Most of the time, it seems, he wants to tell me about what young stars did after the acting role that made them famous. Sometimes, rather more cruelly, he's trying to convince me that "ugly child actors" have finally grown into attractive people. Dewey's face appears to me via ads from companies like Taboola and OutBrain, content marketing platforms that try and tease me to click on stories "you may like" from "around the web."


These services promote everything from the worst kind of slideshow content farms to theNew York Times, but for some reason, I got stuck with Dewey. Honestly, I was tempted to click the first few times. I found myself growing attached to his jug-eared face, developing a kind of Stockholm Syndrome as he appeared at the bottom of everything from celebrity gossip to sports scores. I rationalized it to myself: as a child star who disappeared from screens following the finale of Malcolm in the Middle, I figured he would be uniquely positioned to tell me about his peers. Maybe he wasn't doing so well these days? Maybe I should help him out with a click?

Classically, these platforms have used aspirational images — fit and semi-naked figures, vast mansions, or stacks upon stacks of cash — to tempt viewers into clicking, but it seems lately these tactics have changed. Before Dewey, I was being menaced by a woman eating a bowl of ramen while seemingly dressed as a sunflower, a ring of pink ridged plastic firmly affixed to her face. She was, I deduced after the fifth time I saw the ad appear, wearing it to avoid getting noodle soup splashback onto her clothes or hair, but the picture seemed uniquely unsuited to the headline I commonly saw alongside the picture: "10 Things Japanese People Do Better Than All Of Us." If cosplaying as a dilophosaurus just to eat dinner is doing life better, I'm happy living worse.

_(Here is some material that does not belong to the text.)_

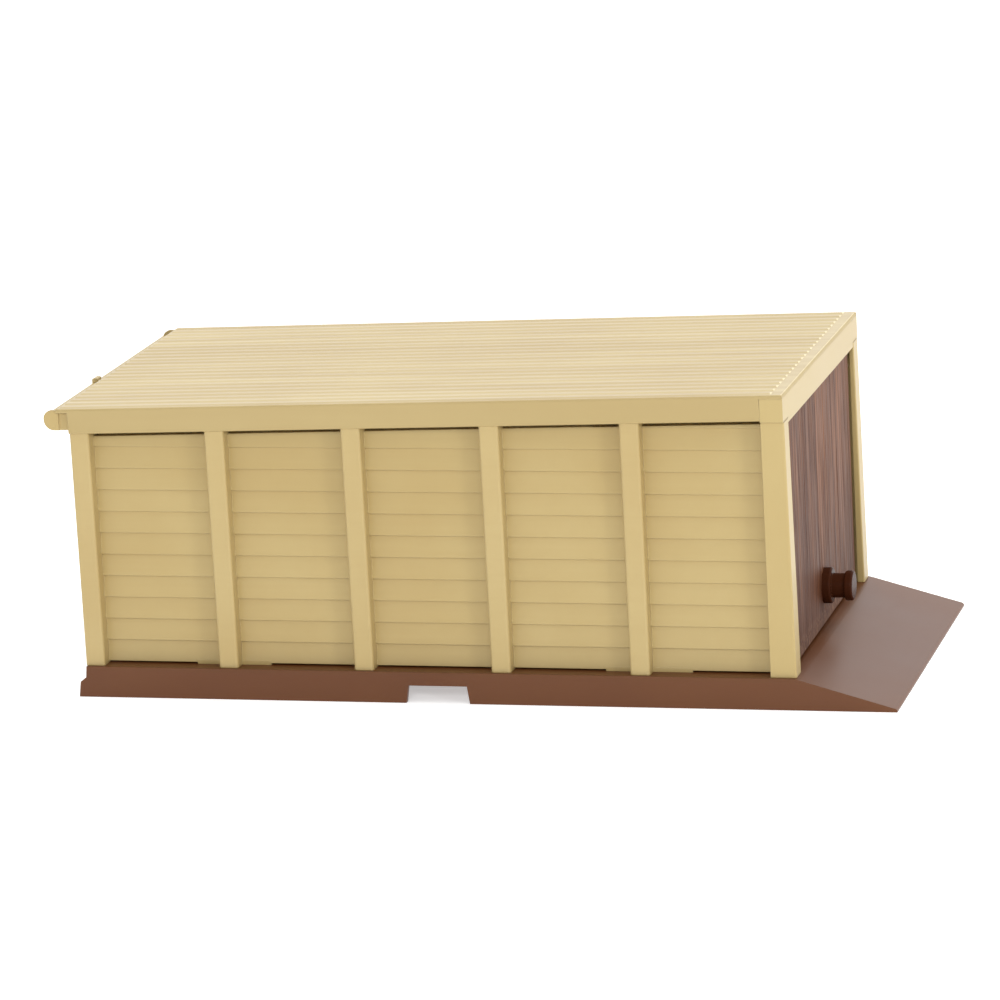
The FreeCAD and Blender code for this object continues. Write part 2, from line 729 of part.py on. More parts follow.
repeat(roof, "ribs", rib_pad, roof_rib, "H_Axis", "corrugation_pitch", "corrugation_count")
rib_end = "roof_front - border_front"
rib_slope = [
    (rib_end + " - corrugation_slope", "corrugation_rise"),
    (rib_end, "0.04"),
    (rib_end + " + 0.3", "0.04"),
    (rib_end + " + 0.3", "corrugation_rise + 0.3"),
    (rib_end + " - corrugation_slope", "corrugation_rise + 0.3"),
]
slope_sketch = outline(roof, "rib_slope_outline", "XZ_Plane", [rib_slope])
cut(roof, "rib_slope", slope_sketch, "cut_through", both_ways=True)
roof_bosses = circles(
    roof, "boss_circles", "XY_Plane", roof_fixings, "roof_boss_radius", offset="-roof_sheet / 2"
)
pad(roof, "bosses", roof_bosses, "roof_boss_length + roof_sheet / 2", reverse=True)
roof_pilots = circles(
    roof, "pilot_circles", "XY_Plane", roof_fixings, "pilot_radius", offset="-roof_sheet - roof_boss_length"
)
cut(roof, "pilot_holes", roof_pilots, "roof_boss_length - 0.6", reverse=True)

# ------------------------------------------------------------------------------------------
# Gutter with its end caps and bracket
# ------------------------------------------------------------------------------------------
gutter = new_body("gutter_trough")
trough = [
    ("-gutter_out", "gutter_low"),
    ("0", "gutter_low"),
    ("0", "gutter_back_top"),
    ("-gutter_skin", "gutter_back_top"),
    ("-gutter_skin", "gutter_low + gutter_skin"),
    ("gutter_skin - gutter_out", "gutter_low + gutter_skin"),
    ("gutter_skin - gutter_out", "gutter_lip"),
    ("-gutter_out", "gutter_lip"),
]
trough_sketch = outline(gutter, "section", "XZ_Plane", [trough])
pad(gutter, "trough", trough_sketch, "2 * gutter_half", both_ways=True)
soften(
    gutter,
    "outer_round",
    "gutter_round",
    lambda edge: runs_along(edge, "y")
    and at(edge.BoundBox.XMin, -size("gutter_out"))
    and at(edge.BoundBox.ZMin, size("gutter_low")),
)
soften(
    gutter,
    "inner_round",
    "gutter_round - gutter_skin",
    lambda edge: runs_along(edge, "y")
    and at(edge.BoundBox.XMin, size("gutter_skin") - size("gutter_out"))
    and at(edge.BoundBox.ZMin, size("gutter_low") + size("gutter_skin")),
)


def end_cap(label, side):
    """D-shaped plate that closes one end of the gutter."""
    cap = new_body(label)
    plate = [
        ("-gutter_out - cap_proud", "gutter_low - cap_proud"),
        ("0", "gutter_low - cap_proud"),
        ("0", "cap_under"),
        ("-cap_step", "cap_under"),
        ("-cap_step", "cap_top"),
        ("-gutter_out - cap_proud", "cap_top"),
    ]
    plate_sketch = outline(cap, "plate_outline", "XZ_Plane", [plate], offset="%d * gutter_half" % -side)
    pad(cap, "plate", plate_sketch, "cap_thick", reverse=side > 0)
    soften(
        cap,
        "round",
        "gutter_round + cap_proud",
        lambda edge: runs_along(edge, "y")
        and at(edge.BoundBox.XMin, -size("gutter_out") - size("cap_proud"))
        and at(edge.BoundBox.ZMin, size("gutter_low") - size("cap_proud")),
    )
    soften(
        cap,
        "crown",
        "cap_crown",
        lambda edge: runs_along(edge, "y")
        and at(edge.BoundBox.XMin, -size("gutter_out") - size("cap_proud"))
        and at(edge.BoundBox.ZMin, size("cap_top")),
    )
    beside = rectangle("-cap_disc", "gutter_low - 1", "1", "cap_top + 1")
    beside_sketch = outline(
        cap, "relief_outline", "XZ_Plane", [beside], offset="%d * (gutter_half + cap_thick)" % -side
    )
    cut(cap, "relief", beside_sketch, "cap_relief", reverse=side > 0)


end_cap("gutter_end_cap_left", -1)
end_cap("gutter_end_cap_right", 1)

bracket = new_body("gutter_bracket", y="bracket_y")
strap = [
    ("-bracket_tip", "gutter_lip - bracket_hook"),
    ("-gutter_out - 0.02", "gutter_lip - bracket_hook"),
    ("-gutter_out - 0.02", "gutter_lip + 0.02"),
    ("-gutter_skin - 0.05", "gutter_lip + 0.02"),
    ("-gutter_skin - 0.05", "gutter_lip + bracket_strap"),
    ("-bracket_knuckle_end", "gutter_lip + bracket_strap"),
    ("-bracket_knuckle_end", "gutter_lip + bracket_knuckle"),
    ("-bracket_tip", "gutter_lip + bracket_knuckle"),
]
strap_sketch = outline(bracket, "strap_profile", "XZ_Plane", [strap])
pad(bracket, "strap", strap_sketch, "bracket_width", both_ways=True)
soften(
    bracket,
    "knuckle_edges",
    "bracket_strap",
    lambda edge: runs_along(edge, "y")
    and at(edge.BoundBox.ZMin, size("gutter_lip") + size("bracket_knuckle")),
)

# ------------------------------------------------------------------------------------------
# Flap door with its knob, and the pins it hangs on
# ------------------------------------------------------------------------------------------
door = new_body("door_leaf")
leaf = rectangle("door_face - door_thick", "door_low", "door_face", "door_high")
leaf_sketch = outline(door, "side_profile", "XZ_Plane", [leaf])
pad(door, "leaf", leaf_sketch, "2 * door_half", both_ways=True)
soften(door, "face_edges", "door_round", lambda edge: at(edge.BoundBox.XMin, size("door_face")))
for side, word in ((-1, "left"), (1, "right")):
    end_bore = circles(
        door,
        "bore_circle_" + word,
        "XZ_Plane",
        [("pivot_x", "pivot_z")],
        "pin_bore",
        offset="%d * door_half" % -side,
    )
    cut(door, "bore_" + word, end_bore, "pin_in_door + 0.6", reverse=side > 0)
recess = outline(
    door,
    "recess_outline",
    "YZ_Plane",
    [rectangle("-recess_half", "recess_low", "recess_half", "recess_high")],
    offset="door_face - door_thick",
)
cut(door, "back_recess", recess, "recess_deep", reverse=True)
boss = circles(
    door, "boss_circle", "YZ_Plane", [("0", "knob_z")], "knob_boss", offset="door_face - door_thick"
)
pad(door, "knob_boss", boss, "recess_deep + 0.3")
hole = circles(
    door, "hole_circle", "YZ_Plane", [("0", "knob_z")], "pass_radius", offset="door_face - door_thick"
)
cut(door, "knob_hole", hole, "door_thick + 1", reverse=True)

knob = new_body("door_knob", x="rear_face + door_face", z="knob_z")
spool = [
    ("0", "pilot_radius"),
    ("0", "knob_foot_radius"),
    ("knob_foot", "knob_foot_radius"),
    ("knob_foot", "knob_neck_radius"),
    ("knob_neck_end", "knob_neck_radius"),
    ("knob_neck_end", "knob_head_radius"),
    ("knob_length", "knob_head_radius"),
    ("knob_length", "0"),
    ("knob_bore", "0"),
    ("knob_bore", "pilot_radius"),
]
revolve(knob, "spool", outline(knob, "spool_profile", "XZ_Plane", [spool]))
soften(
    knob,
    "flange_edges",
    "knob_round",
    lambda edge: is_round(edge, size("knob_head_radius"))
    or (is_round(edge, size("knob_foot_radius")) and at(edge.BoundBox.XMin, size("knob_foot"))),
)


def new_screw(label, seat, places, role, length, x, z):
    """Slotted pan-head screws, heads below the seat plane and shanks above it."""
    screw = new_body(label, x=x, z=z)
    shanks = circles(
        screw, "shank_circles", role, places, "screw_shank", offset="%s - screw_slot_deep" % seat
    )
    pad(screw, "shanks", shanks, "%s + screw_slot_deep" % length)
    heads = circles(
        screw, "head_circles", role, places, "screw_head", offset="%s - screw_head_thick" % seat
    )
    pad(screw, "heads", heads, "screw_head_thick")
    slot_loops = [
        rectangle(
            "%s - screw_head" % across,
            "%s - screw_slot / 2" % up,
            "%s + screw_head" % across,
            "%s + screw_slot / 2" % up,
        )
        for across, up in places
    ]
    slot_outlines = outline(
        screw, "slot_outlines", role, slot_loops, offset="%s - screw_head_thick" % seat
    )
    cut(screw, "slots", slot_outlines, "screw_slot_deep", reverse=True)


new_screw(
    "knob_screw",
    "-door_thick",
    [("0", "0")],
    "YZ_Plane",
    "door_thick + knob_screw_reach",
    "rear_face + door_face",
    "knob_z",
)
new_screw("base_screws", "boss_foot", SCREW_PLACES, "XY_Plane", "base_screw_length", "rear_face", "0")
new_screw("roof_screws", "roof_screw_seat", roof_fixings, "XY_Plane", "roof_screw_length", "rear_face", "0")


def pivot_pin(label, side):
    """Pin pressed into a portal post; its inner end carries the door."""
    pin = new_body(label)
    start = circles(
        pin,
        "pin_circle",
        "XZ_Plane",
        [("pivot_x", "pivot_z")],
        "pin_radius",
        offset="%d * (front_post_in + pin_in_post)" % -side,
    )
    pad(pin, "pin", start, "pin_in_post + front_post_in - door_half + pin_in_door", reverse=side < 0)


pivot_pin("pivot_pin_left", -1)
pivot_pin("pivot_pin_right", 1)

# ------------------------------------------------------------------------------------------
# Check and export
# ------------------------------------------------------------------------------------------
doc.recompute()
for item in doc.Objects:
    if "Invalid" in item.State or "Error" in item.State:
        raise ValueError("%s is in state %s" % (item.Label, item.State))

for node in nodes:
    if node.Shape.isNull() or not node.Shape.isValid():
        raise ValueError("%s has no valid shape" % node.Label)
    node.Shape.exportStep("parts/%s.step" % node.Label)
    box = node.Shape.BoundBox
    spans = (box.XMin, box.XMax, box.YMin, box.YMax, box.ZMin, box.ZMax)
    print("%-22s x %7.2f %7.2f  y %7.2f %7.2f  z %7.2f %7.2f" % ((node.Label,) + spans))
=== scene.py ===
import math
import bpy
from mathutils import Matrix, Vector, noise


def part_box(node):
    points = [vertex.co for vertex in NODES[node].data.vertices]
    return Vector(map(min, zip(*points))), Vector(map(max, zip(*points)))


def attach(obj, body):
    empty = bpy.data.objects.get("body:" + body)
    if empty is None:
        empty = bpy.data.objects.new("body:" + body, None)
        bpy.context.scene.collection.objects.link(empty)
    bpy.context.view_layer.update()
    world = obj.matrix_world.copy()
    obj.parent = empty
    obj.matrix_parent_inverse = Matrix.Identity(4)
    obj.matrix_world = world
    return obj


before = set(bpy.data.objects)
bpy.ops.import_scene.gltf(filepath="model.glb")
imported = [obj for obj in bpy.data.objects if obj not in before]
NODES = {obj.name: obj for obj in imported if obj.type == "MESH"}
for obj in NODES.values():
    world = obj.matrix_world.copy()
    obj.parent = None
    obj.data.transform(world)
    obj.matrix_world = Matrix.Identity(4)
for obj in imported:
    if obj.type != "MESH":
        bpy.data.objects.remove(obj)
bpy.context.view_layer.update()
MM = 0.001

# Plain border of the door leaf around its grain
RELIEF_FOOT = 5.2 * MM
RELIEF_SIDE = 1.6 * MM
RELIEF_HEAD = 0.8 * MM

# Noise scales of the finishes, in features a metre
CLOUDS = 14.0
MOTTLE = 240.0
RUB = 420.0
SCUFFS = (60.0, 60.0, 700.0)
FINE_GRAIN = 1700.0
SINK_WAVES = 40.0

# Rounded edges and where their rubbed colour starts and is full, as the cosine of the turn
EDGE_RADIUS = 0.45 * MM
DOOR_EDGE_RADIUS = 0.4 * MM
EDGE_OPEN = 0.97
EDGE_SHARP = 0.74
# Half-width of the painted shade line at a seam, and of its darkest core
SEAM_REACH = 0.45 * MM
SEAM_CORE = 0.15 * MM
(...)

The targeting technology behind these ad services is mysterious, but I'm assuming that the ramen shield article was targeted at me because I live in Japan, and regularly use sites in both English and Japanese. By the same token, I often see sponsored links to cheap flights, foreign exchange companies, and ex-pat insurance deals. But in Dewey's case, I'm stumped. The only connections I can tie it to are my wife's undying love for the Home Alone movies, and the day I spent idly Googling Macaulay Culkin's pizza-themed Velvet Underground cover band.

So far, I've stayed strong, resisting clicking on both Dewey and the lamp-faced lady, but I've been burned by this kind of advertising before. I remember clicking on a small, clear, gelatinous blob on a web page sidebar. "Doctors say you should never eat this food," it said, and I agreed — blob-based diets are rarely recommended — but I was consumed by curiosity. What was this thing? I would brave hell, high water, and fifty pop-up ads to find out. But I never did find out. I was sent trudging through ad-infested pages for weight-loss pills and magic diets, but the blob remained unidentified. What was the blob? Why do doctors hate it so? What should I do if one day I ate one?

I don't want Dewey to become another blob, but I also don't want to let him win. I see him, smiling, welcoming, out of the corner of my eye for several hours a day, but I won't click. I could simply install AdBlock and remove him from large sections of my life, but as a fellow Content Creator on the internet, I'm loathe to deprive other sites of ad revenue, especially as parts of the internet are now starting to crack down on its usage. Instead, Dewey and I have reached an agreement — he lives on my computers, and I leave him alone.